From the Bunkhouse to Your Collection
Long before theme parks and streaming services defined the Disney experience, a generation of American kids grew up glued to the television set on weekday afternoons, watching two very different boys find common ground on a fictional Montana dude ranch. The Adventures of Spin and Marty, which aired as part of the original Mickey Mouse Club starting in 1955, was a wholesome coming-of-age serial that captured something genuine about postwar childhood — friendship forged through hard work, horses, and a little healthy rivalry. It was one of the first truly beloved live-action serials Disney produced, and the merchandise it inspired was every bit as spirited as the show itself.
These children's western play gloves are a remarkable survivor from that era. Licensed by Walt Disney Productions and almost certainly sold through department stores, toy counters, and mail-order catalogs in the mid-to-late 1950s, they represent exactly the kind of imaginative play gear that turned a suburban backyard into the Triple R Ranch on a Saturday morning.
The Object Itself: Craft and Character
There is real charm in the design of these gloves. The hand portion is worked in a dark olive green knit fabric — practical, durable, the kind of material a ranch hand might actually appreciate — while the drama arrives at the wrist in the form of large flared gauntlet cuffs in bright yellow vinyl. Those cuffs are trimmed with black whipstitching along the edges and finished with vivid red felt fringe that fans outward with every dramatic gesture a child might make. It is western costume design at its most theatrical, and it is wonderful.
At the center of each gauntlet cuff, screen-printed in green and brown, is a longhorn steer head logo — the unmistakable emblem of the Triple R Ranch. Below it, in the modest copyright notation that anchors this piece firmly in its era, sits the familiar mark: © W.D.P. — Walt Disney Productions. That little stamp is a collector's best friend, confirming the official licensed origin of a piece that might otherwise be mistaken for a generic cowboy accessory.
Spin, Marty, and the World They Came From
The serial followed Spin Evans, a confident, ranch-seasoned boy, and Marty Markham, a wealthy, sheltered newcomer, as they navigated summers at the Triple R Ranch. Adapted from a novel by Lawrence Edward Watkin and brought to life by Disney's television division under the Mickey Mouse Club umbrella, the show ran for three serialized storylines between 1955 and 1957. Tim Considine played Spin and David Stollery played Marty — two young actors who became genuine teen idols of the era.
The appeal of the show went beyond simple entertainment. It tapped into the deep postwar American romance with the West — cowboys, wide-open spaces, honest labor — at precisely the moment that television was transforming how children experienced popular culture. Disney understood this instinctively. The company licensed a broad range of Spin and Marty merchandise: hats, bandanas, lunch kits, and accessories like these gloves, all designed to let kids step into the world of the Triple R Ranch the moment the set clicked off.

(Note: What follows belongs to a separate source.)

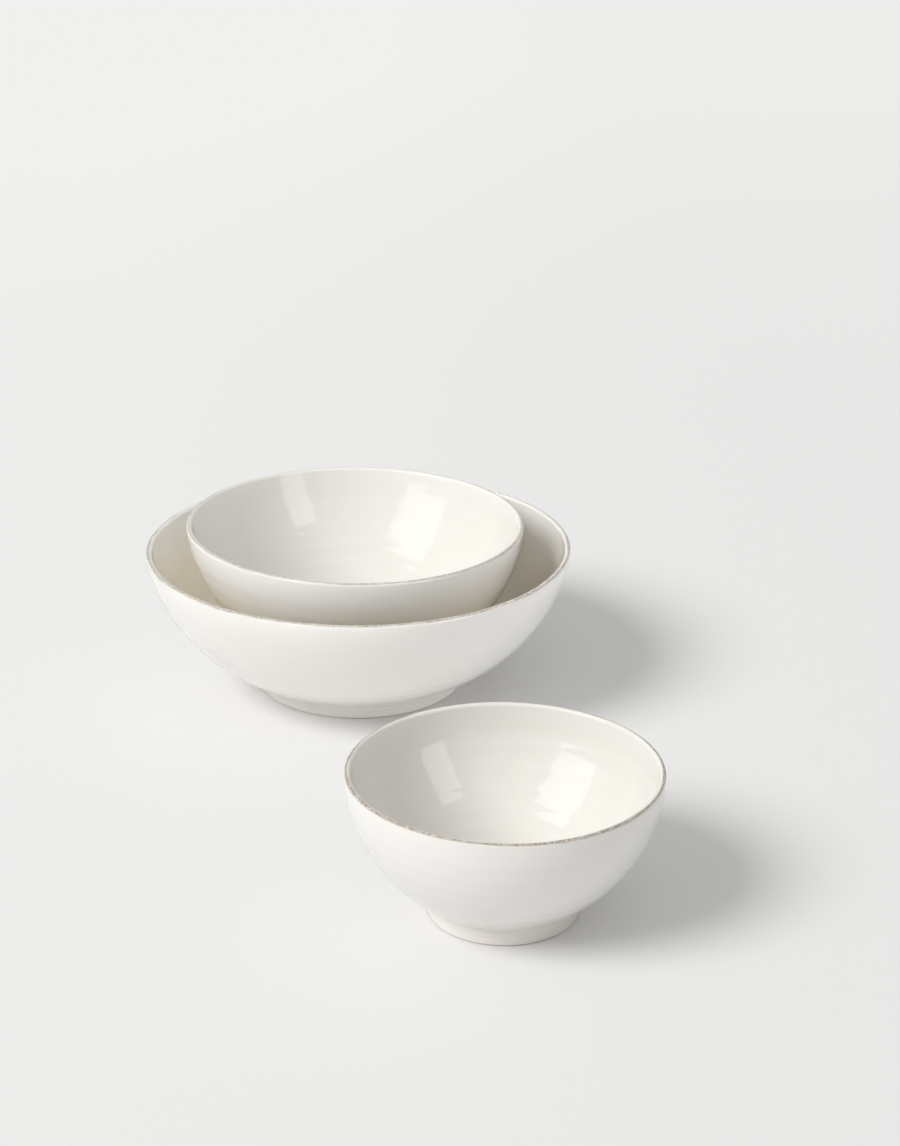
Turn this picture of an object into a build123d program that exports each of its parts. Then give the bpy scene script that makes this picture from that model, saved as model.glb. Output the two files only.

Today, Spin and Marty merchandise occupies a genuinely niche and coveted corner of Disney collectibles. Because the show is less universally remembered than Mickey Mouse or Davy Crockett, serious pieces surface relatively rarely — and that scarcity gives them an outsize appeal among collectors who specialize in Disney television history and mid-century Americana.
Condition, Patina, and the Honest Story of Play Wear
These gloves have been played with. That is not a caveat — it is the story. There is a notable hole and fraying at the left pinky finger, general pilling and wear on the knit fabric, creasing on the vinyl gauntlets, and some fading to the red felt fringe. For a pair of children's play accessories that survived more than six decades, this level of honest wear is entirely expected and, in its way, compelling. Someone actually wore these. Some kid, somewhere in 1950s America, galloped around a yard or a living room with these gauntlets flapping, pretending to be Spin or Marty, pretending the lawn was the Triple R.
The screen-printed Triple R steer head logo remains legible, the overall structure of both gloves is intact, and the yellow vinyl gauntlets retain their shape. This is a piece that carries its age gracefully — a display-worthy artifact of postwar Disney television culture, part of a larger estate collection assembled over decades by a devoted enthusiast of the era.
For the collector who prizes authenticity over pristine perfection, who values the material evidence of a child's imagination over a piece kept safe in a box, these Triple R Ranch play gloves offer something irreplaceable: a direct, tactile connection to one of Disney's most beloved early television adventures.